Cette dynamique a également des répercussions au niveau européen. Des personnalités politiques allemandes influentes au sein du Parti populaire européen (PPE) œuvrent à affaiblir des pans clés du « Green Deal » européen, notamment la réglementation sur l'interdiction des nouveaux véhicules à moteur thermique prévue pour 2035.
Les défis à venir
Malgré les obstacles, l'Allemagne dispose d'institutions solides pour relever les défis à venir. Une décision de la Cour constitutionnelle a contraint le gouvernement à renforcer sa loi sur le climat, créant un précédent juridique important. Cependant, la réussite de la transition dépendra de la capacité des dirigeants à convaincre la population de la nécessité de réformes profondes et parfois difficiles.
Selon Niklas Höhne, cofondateur du NewClimate Institute, l'Allemagne a un rôle crucial à jouer. « Quelqu'un doit prendre le relais, et le seul acteur qui le peut est l'Union européenne. L'Allemagne pilote l'UE, mais elle la pousse actuellement dans le sens d'une moindre ambition », analyse-t-il.

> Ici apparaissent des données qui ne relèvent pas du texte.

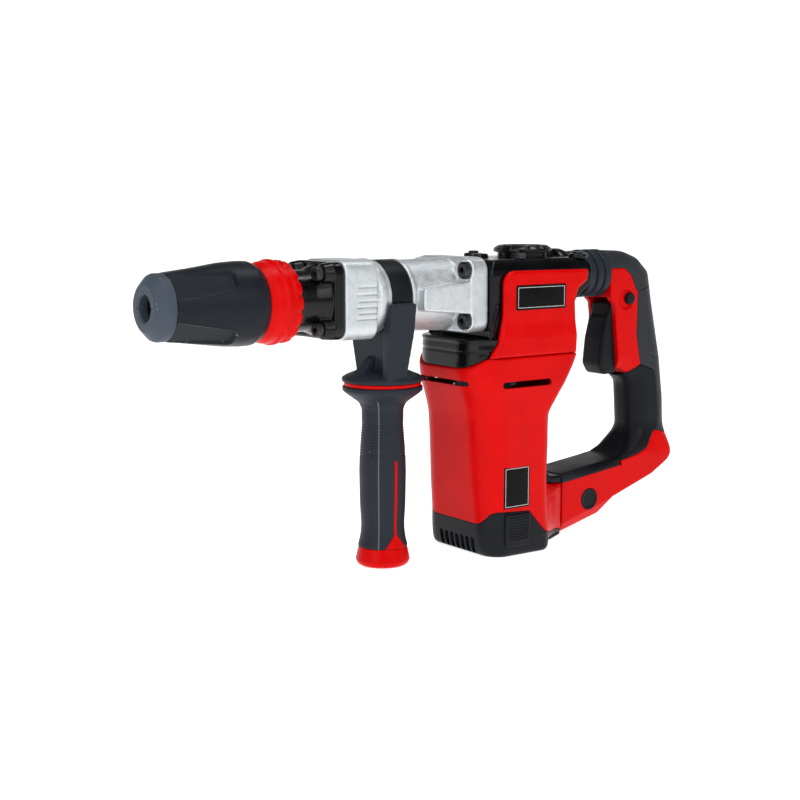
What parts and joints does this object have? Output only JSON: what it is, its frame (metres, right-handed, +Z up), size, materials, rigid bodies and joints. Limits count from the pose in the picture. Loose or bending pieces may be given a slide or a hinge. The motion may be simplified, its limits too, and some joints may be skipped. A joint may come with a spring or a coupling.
{
  "type": "demolition hammer",
  "caption": "Electric demolition hammer with a vertical motor, a long barrel with a quick-release chuck, a sprung D-shaped rear handle and a swivelling clamp-on side grip.",
  "frame": {"origin": "middle of the hammer's length and width, on the plane that its motor base and side grip stand on", "axes": "-X is the way the tool points, +X the rear handle, +Z up along the motor, -Y the operator's left"},
  "size_m": [0.524, 0.096, 0.257],
  "materials": {
    "red_plastic": "satin moulded plastic",
    "black_plastic": "finely textured moulded plastic",
    "black_casting": "gloss black paint on a die casting",
    "silver_casting": "bare shot-blasted die casting",
    "sleeve_plastic": "satin charcoal",
    "soft_rubber": "soft matt charcoal",
    "grey_rubber": "soft matt grey",
    "bright_steel": "zinc plated or ground",
    "dark_steel": "blackened",
    "alloy": "machined",
    "carbon": "matt"
  },
  "bodies": {
    "housing": {"front_flange": "black_casting", "flange_screw_1": "bright_steel", "flange_screw_2": "bright_steel", "flange_screw_3": "bright_steel", "flange_screw_4": "bright_steel", "barrel_housing": "silver_casting", "gear_housing": "silver_casting", "housing_screw_1": "bright_steel", "housing_screw_2": "bright_steel", "housing_screw_3": "bright_steel", "housing_screw_4": "bright_steel", "cylinder_tube": "bright_steel", "crankcase": "black_casting", "top_cover": "black_casting", "cover_screw_1": "bright_steel", "cover_screw_2": "bright_steel", "cover_screw_3": "bright_steel", "cover_screw_4": "bright_steel", "side_cover_left": "red_plastic", "side_cover_right": "red_plastic", "motor_housing": "red_plastic", "base_cap": "black_plastic", "brush_cover_left": "black_plastic", "brush_cover_right": "black_plastic", "stator": "bright_steel", "upper_bearing": "bright_steel", "lower_bearing": "bright_steel", "brush_left": "carbon", "brush_right": "carbon", "bellows": "soft_rubber", "damping_spring": "dark_steel"},
    "holder": {"tool_holder": "dark_steel", "dust_cap": "soft_rubber", "locking_pin": "bright_steel"},
    "sleeve": {"locking_sleeve": "sleeve_plastic", "index_ring": "red_plastic", "sleeve_spring": "dark_steel"},
    "rotor": {"armature": "bright_steel"},
    "crank": {"crank_gear": "bright_steel"},
    "drive_piston": {"piston": "alloy", "connecting_rod": "bright_steel"},
    "ram": {"striker": "bright_steel"},
    "anvil": {"impact_bolt": "bright_steel"},
    "grease_lid": {"grease_cap": "black_casting"},
    "handle": {"handle_left": "red_plastic", "handle_right": "red_plastic", "grip_top": "grey_rubber", "grip_rear": "grey_rubber", "grip_lower": "soft_rubber", "arm_pad": "soft_rubber", "switch_module": "black_plastic", "cord_gland": "black_plastic", "pivot_pin": "bright_steel"},
    "trigger_lever": {"trigger": "black_plastic"},
    "lock_on": {"lock_button": "black_plastic"},
    "clamp": {"clamp_strap": "black_plastic", "clamp_saddle": "black_plastic", "clamp_bolt": "bright_steel"},
    "side_grip": {"grip_core": "red_plastic", "grip_sleeve": "soft_rubber"}
  },
  "joints": [
    {"name": "chisel_index", "type": "hinge", "parent": "housing", "child": "holder", "pos_m": [0, 0, 0.219], "axis": [1, 0, 0], "continuous": true},
    {"name": "sleeve_slide", "type": "slide", "parent": "holder", "child": "sleeve", "axis": [1, 0, 0], "range_m": [0, 0.012], "stiffness_N_per_m": 2500, "springref_m": -0.008, "deforming": ["sleeve_spring"]},
    {"name": "motor_spin", "type": "hinge", "parent": "housing", "child": "rotor", "pos_m": [0.055, 0, 0], "axis": [0, 0, 1], "continuous": true},
    {"name": "crank_spin", "type": "hinge", "parent": "housing", "child": "crank", "pos_m": [0.08625, 0, 0], "axis": [0, 0, 1], "continuous": true},
    {"name": "piston_stroke", "type": "slide", "parent": "housing", "child": "drive_piston", "axis": [-1, 0, 0], "range_m": [0, 0.024]},
    {"name": "striker_slide", "type": "slide", "parent": "housing", "child": "ram", "axis": [-1, 0, 0], "range_m": [0, 0.024]},
    {"name": "impact_bolt_slide", "type": "slide", "parent": "housing", "child": "anvil", "axis": [-1, 0, 0], "range_m": [0, 0.008]},
    {"name": "grease_cap_turn", "type": "hinge", "parent": "housing", "child": "grease_lid", "pos_m": [0.0955, 0, 0], "axis": [0, 0, 1], "continuous": true},
    {"name": "handle_damping", "type": "hinge", "parent": "housing", "child": "handle", "pos_m": [0.157, 0, 0.032], "axis": [0, -1, 0], "range_deg": [0, 2.3], "stiffness_Nm_per_rad": 300, "deforming": ["bellows", "damping_spring"]},
    {"name": "trigger_pull", "type": "hinge", "parent": "handle", "child": "trigger_lever", "pos_m": [0.193, 0, 0.202], "axis": [0, -1, 0], "range_deg": [0, 7], "stiffness_Nm_per_rad": 1, "springref_deg": -2.86},
    {"name": "lock_button_push", "type": "slide", "parent": "handle", "child": "lock_on", "axis": [0, 1, 0], "range_m": [0, 0.003], "stiffness_N_per_m": 800, "springref_m": -0.002},
    {"name": "side_handle_swing", "type": "hinge", "parent": "housing", "child": "clamp", "pos_m": [0, 0, 0.219], "axis": [1, 0, 0], "continuous": true},
    {"name": "side_grip_turn", "type": "hinge", "parent": "clamp", "child": "side_grip", "pos_m": [-0.0515, 0, 0], "axis": [0, 0, 1], "range_deg": [0, 360]}
  ],
  "couplings": [
    {"joint": "crank_spin", "follows": "motor_spin", "ratio": -0.19048}
  ]
}
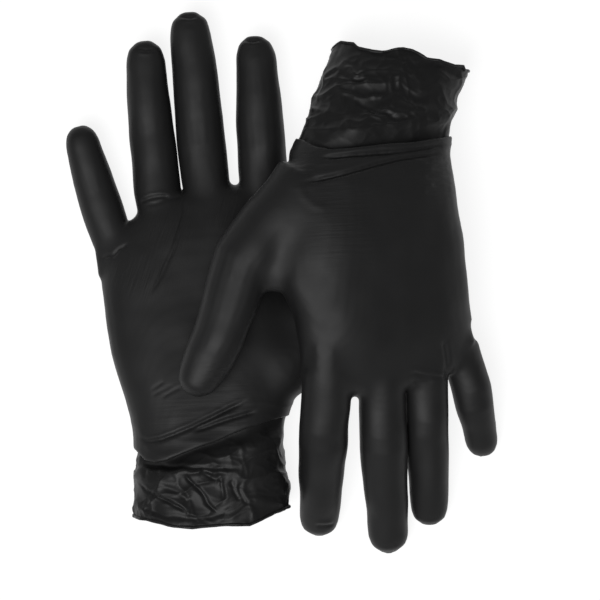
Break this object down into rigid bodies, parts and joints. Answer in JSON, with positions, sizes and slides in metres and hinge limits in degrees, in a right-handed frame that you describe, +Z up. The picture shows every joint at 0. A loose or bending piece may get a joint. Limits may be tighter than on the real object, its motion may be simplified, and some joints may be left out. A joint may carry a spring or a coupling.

La transition écologique, comparable à la modernisation du réseau ferroviaire, nécessitera des investissements massifs et provoquera des perturbations. Pour Luisa Neubauer, le succès dépendra de la compréhension collective des raisons de ces efforts. « Si nous ne savons pas pourquoi nous le faisons, nous n'irons pas jusqu'au bout lorsque cela deviendra vraiment difficile, dur et polarisant », prévient-elle. L'avenir de la politique climatique allemande déterminera non seulement sa propre trajectoire vers la neutralité carbone, mais aussi celle de toute l'Europe.